▶ _REQUIREMENT_
Give back exactly the lines running from the line that holds "const loaf = loafMesh();" through the line that holds "the imported solids.", ends included, and no other lines.

── THE RECORDS ──

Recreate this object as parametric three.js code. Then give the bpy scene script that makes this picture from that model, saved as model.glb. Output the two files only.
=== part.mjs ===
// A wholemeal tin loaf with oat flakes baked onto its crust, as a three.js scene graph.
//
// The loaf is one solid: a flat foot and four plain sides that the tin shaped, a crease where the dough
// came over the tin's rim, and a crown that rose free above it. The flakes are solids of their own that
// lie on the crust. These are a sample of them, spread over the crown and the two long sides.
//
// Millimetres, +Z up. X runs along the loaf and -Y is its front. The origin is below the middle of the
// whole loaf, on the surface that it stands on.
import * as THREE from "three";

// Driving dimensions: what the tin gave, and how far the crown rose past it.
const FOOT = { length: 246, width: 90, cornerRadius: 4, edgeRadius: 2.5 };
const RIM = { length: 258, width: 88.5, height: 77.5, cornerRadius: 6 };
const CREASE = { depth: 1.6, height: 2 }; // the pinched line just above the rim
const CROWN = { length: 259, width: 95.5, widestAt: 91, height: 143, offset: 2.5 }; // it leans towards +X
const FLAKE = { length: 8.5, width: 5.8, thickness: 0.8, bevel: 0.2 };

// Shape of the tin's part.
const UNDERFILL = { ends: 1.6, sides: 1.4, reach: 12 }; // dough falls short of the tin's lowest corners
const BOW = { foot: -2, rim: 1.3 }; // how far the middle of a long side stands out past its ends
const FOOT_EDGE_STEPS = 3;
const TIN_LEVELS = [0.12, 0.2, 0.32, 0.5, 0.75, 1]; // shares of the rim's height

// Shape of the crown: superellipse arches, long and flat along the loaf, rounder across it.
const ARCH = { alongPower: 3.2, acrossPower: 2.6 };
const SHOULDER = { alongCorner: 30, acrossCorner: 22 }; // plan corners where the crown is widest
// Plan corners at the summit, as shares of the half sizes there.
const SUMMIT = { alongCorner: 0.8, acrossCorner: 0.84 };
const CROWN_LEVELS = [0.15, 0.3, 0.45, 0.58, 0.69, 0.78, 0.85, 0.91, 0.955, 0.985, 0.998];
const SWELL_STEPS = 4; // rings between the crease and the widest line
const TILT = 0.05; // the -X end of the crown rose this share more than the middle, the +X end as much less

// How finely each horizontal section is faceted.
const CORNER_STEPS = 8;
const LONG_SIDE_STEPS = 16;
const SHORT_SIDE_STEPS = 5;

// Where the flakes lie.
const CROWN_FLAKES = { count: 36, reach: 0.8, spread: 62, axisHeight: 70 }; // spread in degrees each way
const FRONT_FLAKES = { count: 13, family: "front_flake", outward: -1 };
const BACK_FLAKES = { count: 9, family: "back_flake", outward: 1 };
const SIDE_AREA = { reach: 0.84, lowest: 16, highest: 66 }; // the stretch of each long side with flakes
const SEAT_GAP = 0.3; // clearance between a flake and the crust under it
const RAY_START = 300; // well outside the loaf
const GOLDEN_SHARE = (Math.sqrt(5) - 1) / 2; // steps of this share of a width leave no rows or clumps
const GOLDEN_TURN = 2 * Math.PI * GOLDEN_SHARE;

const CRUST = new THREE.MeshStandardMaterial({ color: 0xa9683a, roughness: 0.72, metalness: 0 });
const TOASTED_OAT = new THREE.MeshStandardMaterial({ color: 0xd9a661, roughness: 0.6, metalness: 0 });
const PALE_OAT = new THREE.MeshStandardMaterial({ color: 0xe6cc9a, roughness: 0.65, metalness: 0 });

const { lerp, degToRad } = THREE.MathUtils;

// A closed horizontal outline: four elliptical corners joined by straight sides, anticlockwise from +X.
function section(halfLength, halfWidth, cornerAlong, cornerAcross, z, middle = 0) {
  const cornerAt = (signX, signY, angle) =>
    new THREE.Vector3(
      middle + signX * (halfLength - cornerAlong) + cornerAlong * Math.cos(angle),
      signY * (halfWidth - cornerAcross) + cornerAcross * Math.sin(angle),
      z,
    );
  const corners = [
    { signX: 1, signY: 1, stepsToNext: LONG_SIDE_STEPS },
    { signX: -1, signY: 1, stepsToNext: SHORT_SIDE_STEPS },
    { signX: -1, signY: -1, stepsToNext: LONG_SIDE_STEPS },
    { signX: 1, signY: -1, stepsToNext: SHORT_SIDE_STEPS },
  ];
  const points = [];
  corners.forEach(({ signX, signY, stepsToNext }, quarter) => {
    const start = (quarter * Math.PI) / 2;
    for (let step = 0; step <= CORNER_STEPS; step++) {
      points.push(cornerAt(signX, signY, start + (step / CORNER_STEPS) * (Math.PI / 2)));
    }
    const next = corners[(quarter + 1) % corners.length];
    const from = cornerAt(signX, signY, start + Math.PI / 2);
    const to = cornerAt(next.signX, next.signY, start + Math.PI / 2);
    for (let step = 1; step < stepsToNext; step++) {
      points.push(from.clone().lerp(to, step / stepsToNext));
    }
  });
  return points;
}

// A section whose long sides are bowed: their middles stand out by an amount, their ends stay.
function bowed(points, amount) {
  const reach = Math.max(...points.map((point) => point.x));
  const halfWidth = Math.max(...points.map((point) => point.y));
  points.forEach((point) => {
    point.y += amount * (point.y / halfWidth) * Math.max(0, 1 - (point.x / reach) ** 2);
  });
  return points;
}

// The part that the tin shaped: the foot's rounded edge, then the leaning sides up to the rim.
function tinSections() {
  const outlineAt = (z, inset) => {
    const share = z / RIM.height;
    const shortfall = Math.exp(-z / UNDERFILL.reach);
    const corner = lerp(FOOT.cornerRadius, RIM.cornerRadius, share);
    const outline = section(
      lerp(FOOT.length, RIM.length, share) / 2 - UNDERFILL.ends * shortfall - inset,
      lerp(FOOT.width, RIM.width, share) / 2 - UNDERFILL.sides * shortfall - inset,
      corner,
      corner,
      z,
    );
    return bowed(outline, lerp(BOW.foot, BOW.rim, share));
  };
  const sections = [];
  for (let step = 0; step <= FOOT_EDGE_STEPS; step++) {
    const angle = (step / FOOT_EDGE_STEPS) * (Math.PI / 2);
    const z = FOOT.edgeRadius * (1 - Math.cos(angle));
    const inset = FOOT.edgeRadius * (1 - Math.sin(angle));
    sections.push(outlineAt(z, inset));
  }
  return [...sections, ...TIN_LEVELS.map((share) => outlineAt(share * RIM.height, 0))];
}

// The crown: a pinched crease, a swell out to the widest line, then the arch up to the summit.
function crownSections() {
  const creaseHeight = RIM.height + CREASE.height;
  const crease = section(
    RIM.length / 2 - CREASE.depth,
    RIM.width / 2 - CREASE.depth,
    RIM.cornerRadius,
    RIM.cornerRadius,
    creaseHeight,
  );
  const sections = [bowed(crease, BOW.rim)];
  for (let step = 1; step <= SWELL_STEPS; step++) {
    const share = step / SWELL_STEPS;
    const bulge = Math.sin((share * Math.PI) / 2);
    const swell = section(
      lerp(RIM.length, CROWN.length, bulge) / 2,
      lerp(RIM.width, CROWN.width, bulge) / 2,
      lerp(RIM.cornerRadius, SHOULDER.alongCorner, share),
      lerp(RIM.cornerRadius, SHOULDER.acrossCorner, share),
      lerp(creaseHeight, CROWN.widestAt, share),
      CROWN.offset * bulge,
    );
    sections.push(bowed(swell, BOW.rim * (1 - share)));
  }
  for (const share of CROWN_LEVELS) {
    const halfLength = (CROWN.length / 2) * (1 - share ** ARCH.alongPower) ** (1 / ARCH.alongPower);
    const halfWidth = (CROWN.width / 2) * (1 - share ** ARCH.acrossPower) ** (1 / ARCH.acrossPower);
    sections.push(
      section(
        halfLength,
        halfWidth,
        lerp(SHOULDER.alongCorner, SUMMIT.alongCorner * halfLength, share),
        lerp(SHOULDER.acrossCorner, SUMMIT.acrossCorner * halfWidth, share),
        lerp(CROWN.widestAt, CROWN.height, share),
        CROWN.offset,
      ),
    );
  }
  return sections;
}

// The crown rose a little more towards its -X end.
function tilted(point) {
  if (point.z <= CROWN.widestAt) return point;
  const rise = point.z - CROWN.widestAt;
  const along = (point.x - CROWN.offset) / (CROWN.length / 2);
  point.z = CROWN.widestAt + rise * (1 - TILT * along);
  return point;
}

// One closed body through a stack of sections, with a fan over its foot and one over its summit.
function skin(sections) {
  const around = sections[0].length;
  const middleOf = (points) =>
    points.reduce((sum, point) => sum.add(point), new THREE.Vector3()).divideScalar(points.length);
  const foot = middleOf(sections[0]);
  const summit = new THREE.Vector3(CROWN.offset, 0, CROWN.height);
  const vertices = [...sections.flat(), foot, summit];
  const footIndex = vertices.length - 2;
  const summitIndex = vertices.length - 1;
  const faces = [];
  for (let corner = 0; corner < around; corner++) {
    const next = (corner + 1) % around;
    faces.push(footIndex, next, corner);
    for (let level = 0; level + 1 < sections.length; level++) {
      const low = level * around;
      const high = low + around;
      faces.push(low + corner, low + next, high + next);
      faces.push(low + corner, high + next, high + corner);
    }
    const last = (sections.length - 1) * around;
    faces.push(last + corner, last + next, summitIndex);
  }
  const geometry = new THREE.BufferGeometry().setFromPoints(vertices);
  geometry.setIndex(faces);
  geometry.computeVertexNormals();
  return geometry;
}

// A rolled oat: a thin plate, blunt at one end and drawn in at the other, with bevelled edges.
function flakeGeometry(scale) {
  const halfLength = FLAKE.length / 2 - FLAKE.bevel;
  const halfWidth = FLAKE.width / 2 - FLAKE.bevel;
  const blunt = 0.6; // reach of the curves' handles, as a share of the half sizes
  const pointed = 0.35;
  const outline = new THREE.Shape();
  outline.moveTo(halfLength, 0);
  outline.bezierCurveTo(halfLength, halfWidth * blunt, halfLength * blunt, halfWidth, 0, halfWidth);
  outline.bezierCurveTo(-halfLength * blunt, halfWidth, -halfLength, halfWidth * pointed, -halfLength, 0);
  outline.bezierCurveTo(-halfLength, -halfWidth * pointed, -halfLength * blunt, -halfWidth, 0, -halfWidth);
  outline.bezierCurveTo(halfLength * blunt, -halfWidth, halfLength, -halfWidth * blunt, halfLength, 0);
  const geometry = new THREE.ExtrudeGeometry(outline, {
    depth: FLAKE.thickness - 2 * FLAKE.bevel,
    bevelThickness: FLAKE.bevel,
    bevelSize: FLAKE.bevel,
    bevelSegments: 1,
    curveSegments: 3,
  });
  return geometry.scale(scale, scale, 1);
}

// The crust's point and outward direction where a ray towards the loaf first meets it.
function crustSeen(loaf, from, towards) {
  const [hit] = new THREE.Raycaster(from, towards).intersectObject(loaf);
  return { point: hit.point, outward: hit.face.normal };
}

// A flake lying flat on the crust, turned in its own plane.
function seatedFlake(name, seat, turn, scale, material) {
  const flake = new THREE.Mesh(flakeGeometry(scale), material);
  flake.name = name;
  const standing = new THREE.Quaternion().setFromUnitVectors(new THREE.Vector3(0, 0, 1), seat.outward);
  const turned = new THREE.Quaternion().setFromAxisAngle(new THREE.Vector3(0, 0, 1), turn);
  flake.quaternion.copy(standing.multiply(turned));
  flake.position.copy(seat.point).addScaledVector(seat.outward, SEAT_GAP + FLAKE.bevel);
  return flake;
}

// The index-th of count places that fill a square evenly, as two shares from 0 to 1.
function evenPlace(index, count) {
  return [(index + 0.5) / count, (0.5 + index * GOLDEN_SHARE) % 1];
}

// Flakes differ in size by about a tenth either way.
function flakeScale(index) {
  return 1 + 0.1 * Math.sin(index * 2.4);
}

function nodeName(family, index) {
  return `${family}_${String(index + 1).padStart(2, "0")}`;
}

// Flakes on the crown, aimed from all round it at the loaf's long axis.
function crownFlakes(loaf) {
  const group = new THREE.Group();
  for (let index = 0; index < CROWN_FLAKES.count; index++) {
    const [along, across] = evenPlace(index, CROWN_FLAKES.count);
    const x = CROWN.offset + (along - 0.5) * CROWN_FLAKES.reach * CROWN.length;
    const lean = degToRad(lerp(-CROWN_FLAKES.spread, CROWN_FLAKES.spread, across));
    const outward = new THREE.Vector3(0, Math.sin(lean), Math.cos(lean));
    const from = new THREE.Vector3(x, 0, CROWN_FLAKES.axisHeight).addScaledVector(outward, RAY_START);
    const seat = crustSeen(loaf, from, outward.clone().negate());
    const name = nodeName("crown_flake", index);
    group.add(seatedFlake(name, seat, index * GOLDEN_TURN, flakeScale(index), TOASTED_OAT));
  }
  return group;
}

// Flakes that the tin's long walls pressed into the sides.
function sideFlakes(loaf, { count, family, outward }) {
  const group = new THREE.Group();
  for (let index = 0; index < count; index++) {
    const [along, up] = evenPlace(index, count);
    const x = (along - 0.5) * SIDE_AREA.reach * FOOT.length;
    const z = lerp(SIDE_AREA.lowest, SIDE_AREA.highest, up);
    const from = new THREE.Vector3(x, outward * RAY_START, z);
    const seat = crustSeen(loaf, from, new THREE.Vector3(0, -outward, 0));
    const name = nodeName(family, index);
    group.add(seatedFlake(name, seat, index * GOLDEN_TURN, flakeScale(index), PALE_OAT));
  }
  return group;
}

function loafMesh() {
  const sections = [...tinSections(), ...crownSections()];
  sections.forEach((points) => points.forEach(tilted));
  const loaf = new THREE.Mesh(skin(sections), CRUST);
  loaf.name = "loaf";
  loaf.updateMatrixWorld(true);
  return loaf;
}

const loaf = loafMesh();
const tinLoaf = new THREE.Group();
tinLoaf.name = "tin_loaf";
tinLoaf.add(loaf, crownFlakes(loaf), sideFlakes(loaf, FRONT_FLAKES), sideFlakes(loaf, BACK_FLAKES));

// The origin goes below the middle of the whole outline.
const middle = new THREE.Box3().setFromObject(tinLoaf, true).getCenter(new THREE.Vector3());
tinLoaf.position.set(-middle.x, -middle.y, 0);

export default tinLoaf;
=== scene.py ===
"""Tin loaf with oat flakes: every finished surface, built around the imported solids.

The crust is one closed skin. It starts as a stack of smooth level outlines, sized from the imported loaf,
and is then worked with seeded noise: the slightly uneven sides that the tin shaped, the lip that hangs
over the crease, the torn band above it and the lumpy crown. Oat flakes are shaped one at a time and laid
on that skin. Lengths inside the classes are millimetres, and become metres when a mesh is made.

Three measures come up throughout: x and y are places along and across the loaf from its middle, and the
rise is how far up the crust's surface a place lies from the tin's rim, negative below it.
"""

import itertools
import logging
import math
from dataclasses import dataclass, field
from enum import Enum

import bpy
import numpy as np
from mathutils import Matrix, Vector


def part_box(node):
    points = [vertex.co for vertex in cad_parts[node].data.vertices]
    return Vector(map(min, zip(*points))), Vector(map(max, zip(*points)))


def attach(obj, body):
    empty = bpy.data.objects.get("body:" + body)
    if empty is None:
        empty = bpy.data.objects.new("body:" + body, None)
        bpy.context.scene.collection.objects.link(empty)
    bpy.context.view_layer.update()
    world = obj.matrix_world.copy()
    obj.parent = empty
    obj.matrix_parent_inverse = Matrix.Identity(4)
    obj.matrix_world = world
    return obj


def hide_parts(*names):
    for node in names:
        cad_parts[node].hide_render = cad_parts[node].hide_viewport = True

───
── THE RECORDS ──

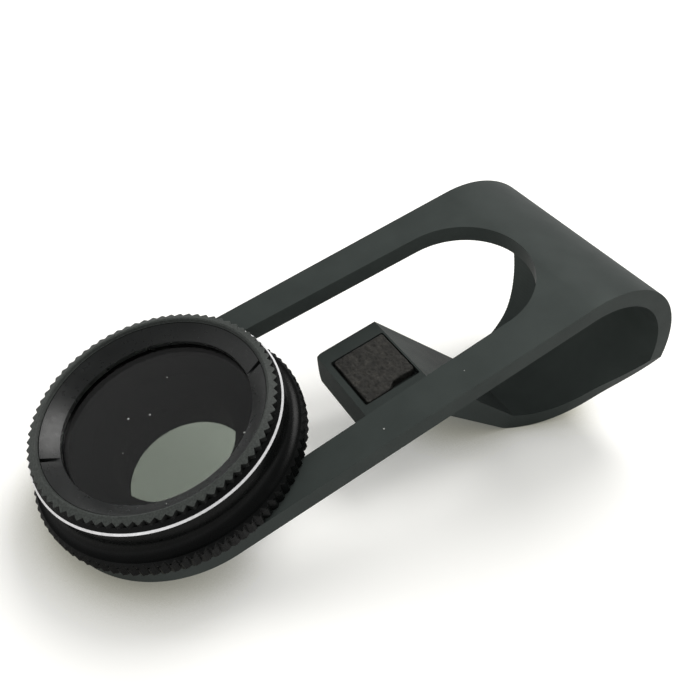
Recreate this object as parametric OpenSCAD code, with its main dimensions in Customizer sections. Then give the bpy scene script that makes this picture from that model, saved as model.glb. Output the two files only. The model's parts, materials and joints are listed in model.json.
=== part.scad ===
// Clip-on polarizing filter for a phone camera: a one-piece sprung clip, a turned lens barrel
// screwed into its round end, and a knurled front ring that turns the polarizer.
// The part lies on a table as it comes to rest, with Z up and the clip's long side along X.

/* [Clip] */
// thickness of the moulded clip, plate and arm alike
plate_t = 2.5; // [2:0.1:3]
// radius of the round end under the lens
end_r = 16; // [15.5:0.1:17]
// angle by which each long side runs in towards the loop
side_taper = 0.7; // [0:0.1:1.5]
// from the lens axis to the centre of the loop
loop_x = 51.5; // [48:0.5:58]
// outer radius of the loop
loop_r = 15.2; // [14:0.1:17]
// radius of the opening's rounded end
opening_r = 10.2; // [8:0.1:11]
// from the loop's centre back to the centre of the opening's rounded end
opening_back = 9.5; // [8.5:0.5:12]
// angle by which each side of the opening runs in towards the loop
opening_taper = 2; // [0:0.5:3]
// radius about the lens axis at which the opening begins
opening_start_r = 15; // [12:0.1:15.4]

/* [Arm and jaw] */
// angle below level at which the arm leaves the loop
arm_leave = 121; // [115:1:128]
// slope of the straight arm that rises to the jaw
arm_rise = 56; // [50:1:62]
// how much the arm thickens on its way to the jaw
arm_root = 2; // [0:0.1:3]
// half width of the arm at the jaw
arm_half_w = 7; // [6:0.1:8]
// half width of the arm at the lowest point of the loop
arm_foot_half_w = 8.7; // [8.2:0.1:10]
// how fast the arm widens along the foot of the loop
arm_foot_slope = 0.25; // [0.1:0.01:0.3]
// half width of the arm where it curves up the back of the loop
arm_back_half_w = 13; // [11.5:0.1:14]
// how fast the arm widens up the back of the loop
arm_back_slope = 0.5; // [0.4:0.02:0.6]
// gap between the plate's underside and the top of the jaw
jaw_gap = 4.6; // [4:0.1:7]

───
── THE RECORDS ──

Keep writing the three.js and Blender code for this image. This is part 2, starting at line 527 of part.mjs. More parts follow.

───

▶ _EXERCISE OUTPUT_
const loaf = loafMesh();
const tinLoaf = new THREE.Group();
tinLoaf.name = "tin_loaf";
tinLoaf.add(loaf, crownFlakes(loaf), sideFlakes(loaf, FRONT_FLAKES), sideFlakes(loaf, BACK_FLAKES));

// The origin goes below the middle of the whole outline.
const middle = new THREE.Box3().setFromObject(tinLoaf, true).getCenter(new THREE.Vector3());
tinLoaf.position.set(-middle.x, -middle.y, 0);

export default tinLoaf;
=== scene.py ===
"""Tin loaf with oat flakes: every finished surface, built around the imported solids.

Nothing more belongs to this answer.